Only the lines from the one containing "obj.data.transform(world)" down to the one containing "socket.default_value = value", inclusive, are to be quoted exactly.

** start of DATA LINES **

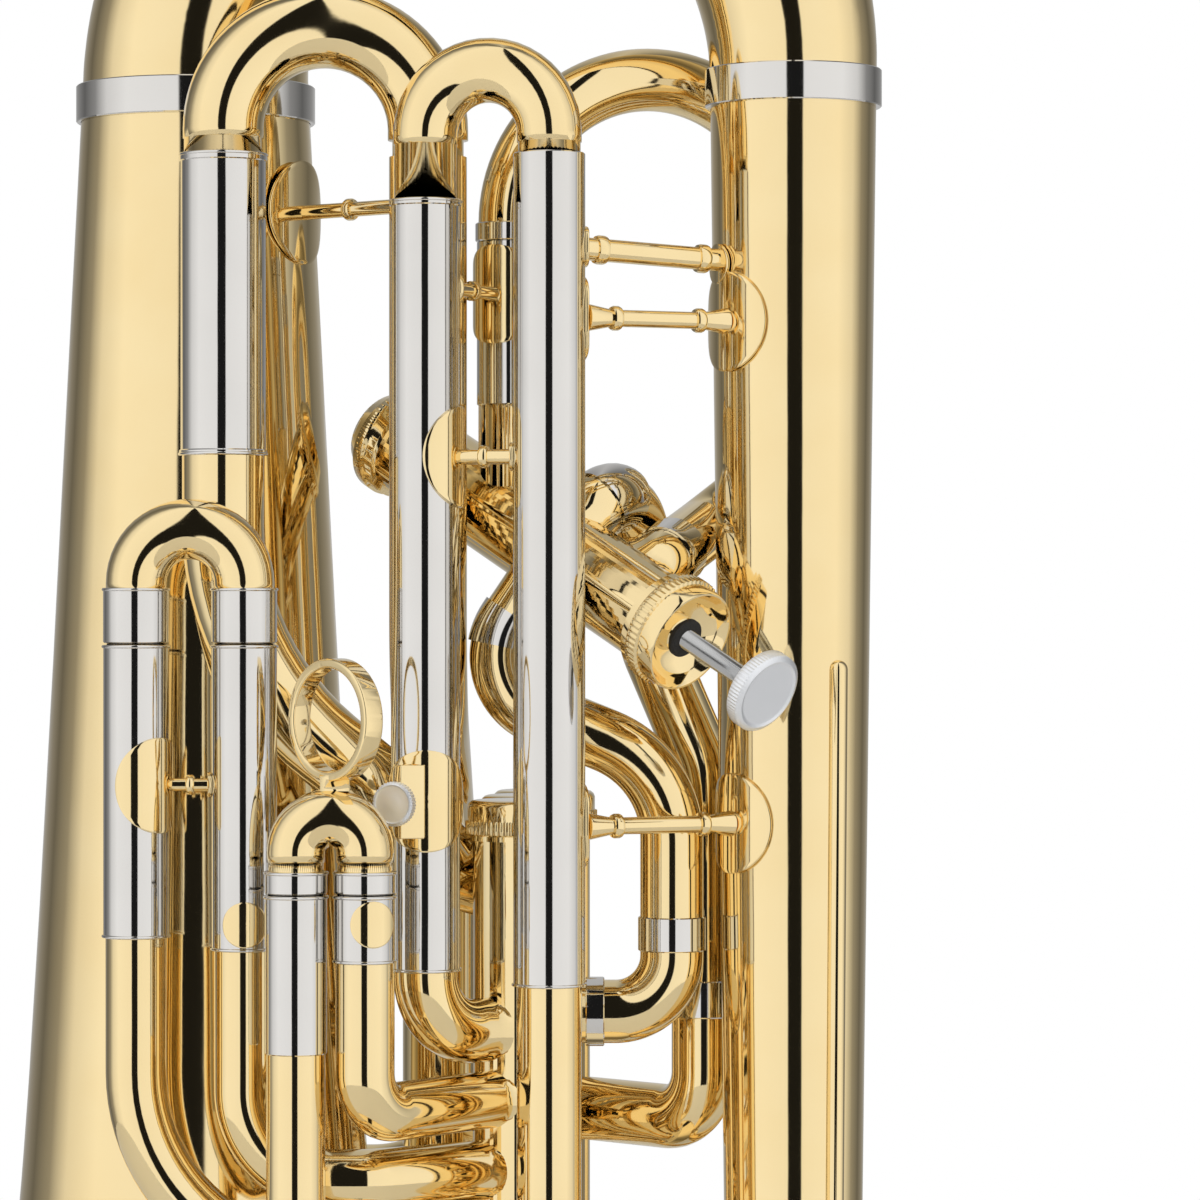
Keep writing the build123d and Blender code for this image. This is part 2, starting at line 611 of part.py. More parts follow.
with BuildPart(Plane(origin=RECEIVER_MOUTH, z_dir=(1, 0, 0))) as mouthpiece_receiver:
    Cylinder(8.6, RECEIVER_LENGTH, align=LOW)
    Cylinder(9.6, 6.0, align=LOW)
    Cylinder(RECEIVER_BORE_R, RECEIVER_LENGTH, align=LOW, mode=Mode.SUBTRACT)
save(mouthpiece_receiver, "mouthpiece_receiver")

# Nickel ferrules where the tubes join
SLEEVE_R = LINK_R + 0.5
front_run = (front_path[1] - front_path[0]).normalized()
branch_run = (branch_path[2] - branch_path[1]).normalized()
with BuildPart() as ferrules:
    add(ring(at(BRANCH_LINK, UPPER_PORT.Z - 6.0), up, LINK_R, LINK_R + 1.0, 12.0))
    add(ring(UPPER_PORT - up * 3.0, up, LINK_R, LINK_R + 1.0, 6.0))
    add(ring(UPPER_PORT - up * (6.0 + 26.5), up, LINK_R, SLEEVE_R, 53.0))
    add(ring(front_path[0] + front_run * 20.5, front_run, LINK_R, LINK_R + 1.0, 8.0))
    add(ring(branch_path[1] + branch_run * 12.0, branch_run, LINK_R, LINK_R + 1.0, 10.0))
    add(ring(Vector(157.2, -50.0, 363.0), up, LINK_R, LINK_R + 0.7, 11.0))
    add(ring(Vector(132.5, -50.0, 338.0), Vector(1, 0, 0), LINK_R, LINK_R + 0.9, 6.0))
    add(ring(Vector(168.0, -22.0, 340.0), up, REAR_LINK_R, REAR_LINK_R + 0.9, 12.0))
    add(ring(bell_top - up * 6.0, up, bell_r(BELL_TOP_Z - 6.0) + 0.4, bell_r(BELL_TOP_Z) + 2.2, 12.0))
    add(ring(branch_top - up * 6.0, up, BRANCH_HEAD_R, BRANCH_HEAD_R + 1.6, 12.0))
save(ferrules, "ferrules")

# Braces: saddle flanges and beaded rods
toward_right = Vector(1, 0, 0)
toward_left = Vector(-1, 0, 0)
front_left = Vector(-0.82, -0.57, 0)
back_right = Vector(0.5, 0.866, 0)
with BuildPart() as branch_braces:
    for brace_z in (558.5, 399.0):
        pad_foot = at(BRANCH, brace_z)
        pad_r = branch_r(brace_z) + 0.3
        add(saddle(pad_foot, up, pad_r, front_left, 16.0))
        add(saddle(at(FOURTH_B, brace_z), up, FOURTH_B_R, back_right, 15.0))
        rod_start = at(FOURTH_B, brace_z) + toward_right * (FOURTH_B_R + 0.6)
        rod_end = pad_foot + front_left * (pad_r + 0.6)
        add(rod(rod_start, rod_end, 2.7, 3.9, (0.2, 0.8), 4.2))
    stay_start = at(FOURTH_B, 581.0)
    stay_end = at(BRANCH, 577.0)
    stay_run = (stay_end - stay_start).normalized()
    stay_pad_r = branch_r(stay_end.Z) + 0.3
    add(saddle(stay_start, up, FOURTH_B_R, stay_run, 6.5))
    add(saddle(stay_end, up, stay_pad_r, -stay_run, 6.5))
    stay_start = stay_start + stay_run * (FOURTH_B_R + 0.6)
    stay_end = stay_end - stay_run * (stay_pad_r + 0.6)
    add(rod(stay_start, stay_end, 3.6, 4.6, (0.12, 0.88)))
    with Locations(Plane(at(FOURTH_B, stay_start.Z - 90.0))):
        Cylinder(FOURTH_B_R + SOLDER, 240.0, mode=Mode.SUBTRACT)
save(branch_braces, "branch_braces")

with BuildPart() as slide_braces:
    brace_z = 515.0
    slide_run = (at(FOURTH_B, brace_z) - at(FOURTH_A, brace_z)).normalized()
    add(saddle(at(FOURTH_A, brace_z), up, FOURTH_A_R, slide_run, 16.0))
    add(saddle(at(FOURTH_B, brace_z), up, FOURTH_B_R, -slide_run, 4.5))
    pad_a = at(FOURTH_A, brace_z) + slide_run * (FOURTH_A_R + 0.6)
    pad_b = at(FOURTH_B, brace_z) - slide_run * (FOURTH_B_R + 0.6)
    add(rod(pad_a, pad_b, 2.4, 3.6, (0.45,)))
    brace_z = 568.5
    upper_axis = Vector(UPPER_PORT.X, UPPER_PORT.Y, brace_z)
    corner_facing = Vector(0.8, 0.6, 0)
    pad_a = at(FOURTH_A, brace_z) + corner_facing * (FOURTH_A_R + 1.2)
    corner_run = (upper_axis - pad_a).normalized()
    add(saddle(at(FOURTH_A, brace_z), up, FOURTH_A_R, corner_facing, 5.0, 1.6))
    add(saddle(upper_axis, up, SLEEVE_R, -corner_run, 16.0))
    add(rod(pad_a, upper_axis - corner_run * (SLEEVE_R + 0.6), 2.2, 3.2, (0.4,)))
save(slide_braces, "slide_braces")

with BuildPart() as left_brace:
    brace_z = 412.0
    add(saddle(at(LEFT_A, brace_z), up, LEFT_R, Vector(0.75, -0.66, 0), 15.0))
    add(saddle(at(LEFT_B, brace_z), up, LEFT_R, toward_left, 4.0))
    pad_a = at(LEFT_A, brace_z) + toward_right * (LEFT_R + 0.6)
    pad_b = at(LEFT_B, brace_z) - toward_right * (LEFT_R + 0.6)
    add(rod(pad_a, pad_b, 2.0, 3.2))
    add(saddle(at(LEFT_B, 368.6), up, LEFT_R, Vector(0.1, -0.995, 0), 7.2))
    add(saddle(at(SMALL_B, 370.4), up, SMALL_R, Vector(0.3, -0.954, 0), 7.2))
save(left_brace, "left_brace")

with BuildPart() as bell_brace:
    brace_z = 597.0
    bell_side = Vector(0.9, -0.436, 0)
    bell_pad_r = bell_r(brace_z - 17.0)
    add(saddle(at((0, 0), brace_z), up, bell_pad_r, bell_side, 17.0))
    rod_start = at((0, 0), brace_z) + bell_side * (bell_pad_r + 0.6)
    rod_run = (at(MAIN_RIGHT, brace_z) - rod_start).normalized()
    add(rod(rod_start, at(MAIN_RIGHT, brace_z) - rod_run * RETURN_R, 2.4, 3.6))
save(bell_brace, "bell_brace")

# Lyre holder on the fourth-valve slide, with its thumb screw
LYRE_CENTRE = Vector(74.7, -92.4, 407.0)
LYRE_BOX = (8.0, 23.0)
SCREW_AXIS = Vector(-0.41, -0.912, 0)
SCREW_HEAD_R = 6.6
SCREW_HEAD_H = 3.2
SCREW_SHANK_R = 1.6
SCREW_SHANK_LENGTH = 8.0
screw_back = Vector(70.8, -95.1, LYRE_CENTRE.Z - 0.4)
with BuildPart() as lyre_holder:
    add(saddle(at(FOURTH_A, LYRE_CENTRE.Z), up, FOURTH_A_R, Vector(0.05, -1, 0), 16.0))
    lyre_depth = FOURTH_A[1] - FOURTH_A_R + 1.0 - LYRE_CENTRE.Y
    with Locations(LYRE_CENTRE + Vector(0, lyre_depth / 2, 0)):
        Box(LYRE_BOX[0], lyre_depth, LYRE_BOX[1])
    with BuildPart(Plane(at(FOURTH_A, LYRE_CENTRE.Z)), mode=Mode.PRIVATE) as slide_core:
        Cylinder(FOURTH_A_R, 60.0)
    add(slide_core.part, mode=Mode.SUBTRACT)
    with BuildPart(Plane(origin=screw_back, z_dir=SCREW_AXIS), mode=Mode.PRIVATE) as screw_hole:
        Cylinder(SCREW_SHANK_R + FIT, 3 * SCREW_SHANK_LENGTH)
    add(screw_hole.part, mode=Mode.SUBTRACT)
save(lyre_holder, "lyre_holder")

with BuildPart(Plane(origin=screw_back, z_dir=SCREW_AXIS)) as lyre_screw:
    with BuildSketch(Plane(origin=screw_back, z_dir=SCREW_AXIS)):
        Circle(SCREW_HEAD_R)
        with PolarLocations(SCREW_HEAD_R + 0.2, 30):
            Circle(0.4, mode=Mode.SUBTRACT)
    extrude(amount=SCREW_HEAD_H)
    shank_top = (Align.CENTER, Align.CENTER, Align.MAX)
    Cylinder(SCREW_SHANK_R, SCREW_SHANK_LENGTH, align=shank_top)
save(lyre_screw, "lyre_screw")
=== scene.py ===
import bpy
import json
from math import atan2, cos, degrees, pi, radians, sin, tan
from mathutils import Matrix, Vector


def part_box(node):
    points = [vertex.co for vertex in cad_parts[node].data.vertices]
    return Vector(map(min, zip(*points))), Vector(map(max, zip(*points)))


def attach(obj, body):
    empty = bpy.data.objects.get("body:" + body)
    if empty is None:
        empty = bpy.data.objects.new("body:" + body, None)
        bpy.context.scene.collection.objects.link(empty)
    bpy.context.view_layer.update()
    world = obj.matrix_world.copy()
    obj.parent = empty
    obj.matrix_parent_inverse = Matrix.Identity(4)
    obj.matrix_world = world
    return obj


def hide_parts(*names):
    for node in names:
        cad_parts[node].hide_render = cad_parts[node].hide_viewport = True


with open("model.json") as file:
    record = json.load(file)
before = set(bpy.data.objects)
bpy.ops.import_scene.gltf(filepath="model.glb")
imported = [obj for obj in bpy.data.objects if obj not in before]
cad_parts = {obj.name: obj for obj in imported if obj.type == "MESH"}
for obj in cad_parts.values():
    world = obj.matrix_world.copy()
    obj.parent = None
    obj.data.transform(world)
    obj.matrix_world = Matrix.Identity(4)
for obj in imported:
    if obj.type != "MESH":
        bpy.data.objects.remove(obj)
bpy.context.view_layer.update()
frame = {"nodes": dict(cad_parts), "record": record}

MM = 0.001

# Lacquered yellow brass. Every bow, branch and casing is drawn from this sheet,
# mirror polished, then sprayed with clear lacquer that hazes and speckles a little.


class Value:
    """A number socket that does arithmetic by adding Math nodes."""

    def __init__(self, finish, socket):
        self.finish = finish
        self.socket = socket

    def _math(self, operation, first, second):
        node = self.finish.node("ShaderNodeMath", {"operation": operation}, {0: first, 1: second})
        return Value(self.finish, node.outputs[0])

    def __add__(self, other):
        return self._math("ADD", self, other)

    __radd__ = __add__

    def __mul__(self, other):
        return self._math("MULTIPLY", self, other)

    __rmul__ = __mul__

    def __sub__(self, other):
        return self._math("SUBTRACT", self, other)

    def __rsub__(self, other):
        return self._math("SUBTRACT", other, self)


class Finish:
    """A material whose nodes are added one at a time and linked by value."""

    def __init__(self, name):
        self.material = bpy.data.materials.new(name)
        self.material.use_nodes = True
        self.tree = self.material.node_tree
        self.shader = self.tree.nodes["Principled BSDF"]
        self.place = self.node("ShaderNodeTexCoord").outputs["Object"]

    def set(self, socket, value):
        """Links a socket, or sets its constant."""
        if isinstance(value, Value):
            value = value.socket
        if isinstance(value, bpy.types.NodeSocket):
            self.tree.links.new(value, socket)
        else:
            socket.default_value = value

    def node(self, kind, settings=None, inputs=None, stops=None):
        """Adds a node with its settings, ramp stops and input values."""
        made = self.tree.nodes.new(kind)
        for key, setting in (settings or {}).items():
            setattr(made, key, setting)
        for index, (position, colour) in enumerate(stops or ()):
            if index > 1:
                made.color_ramp.elements.new(position)
            made.color_ramp.elements[index].position = position
            made.color_ramp.elements[index].color = colour
        for key, value in (inputs or {}).items():
            self.set(made.inputs[key], value)
        return made

    def noise(self, scale, detail=3.0):
        """Soft noise over the piece, as a number."""
        made = self.node("ShaderNodeTexNoise", None, {"Vector": self.place, "Scale": scale, "Detail": detail})
        return Value(self, made.outputs["Fac"])

    def blend(self, factor, first, second):
        """Colour between two colours."""
        made = self.node("ShaderNodeMix", {"data_type": "RGBA"}, {0: factor, 6: first, 7: second})
        return made.outputs[2]

    def bump(self, height, strength, depth):
        """Surface relief from a height."""
        made = self.node("ShaderNodeBump", None, {"Height": height, "Strength": strength, "Distance": depth})
        self.set(self.shader.inputs["Normal"], made.outputs["Normal"])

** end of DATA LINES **

=== SOLUTION TO THIS EXERCISE ===
    obj.data.transform(world)
    obj.matrix_world = Matrix.Identity(4)
for obj in imported:
    if obj.type != "MESH":
        bpy.data.objects.remove(obj)
bpy.context.view_layer.update()
frame = {"nodes": dict(cad_parts), "record": record}

MM = 0.001

# Lacquered yellow brass. Every bow, branch and casing is drawn from this sheet,
# mirror polished, then sprayed with clear lacquer that hazes and speckles a little.


class Value:
    """A number socket that does arithmetic by adding Math nodes."""

    def __init__(self, finish, socket):
        self.finish = finish
        self.socket = socket

    def _math(self, operation, first, second):
        node = self.finish.node("ShaderNodeMath", {"operation": operation}, {0: first, 1: second})
        return Value(self.finish, node.outputs[0])

    def __add__(self, other):
        return self._math("ADD", self, other)

    __radd__ = __add__

    def __mul__(self, other):
        return self._math("MULTIPLY", self, other)

    __rmul__ = __mul__

    def __sub__(self, other):
        return self._math("SUBTRACT", self, other)

    def __rsub__(self, other):
        return self._math("SUBTRACT", other, self)


class Finish:
    """A material whose nodes are added one at a time and linked by value."""

    def __init__(self, name):
        self.material = bpy.data.materials.new(name)
        self.material.use_nodes = True
        self.tree = self.material.node_tree
        self.shader = self.tree.nodes["Principled BSDF"]
        self.place = self.node("ShaderNodeTexCoord").outputs["Object"]

    def set(self, socket, value):
        """Links a socket, or sets its constant."""
        if isinstance(value, Value):
            value = value.socket
        if isinstance(value, bpy.types.NodeSocket):
            self.tree.links.new(value, socket)
        else:
            socket.default_value = value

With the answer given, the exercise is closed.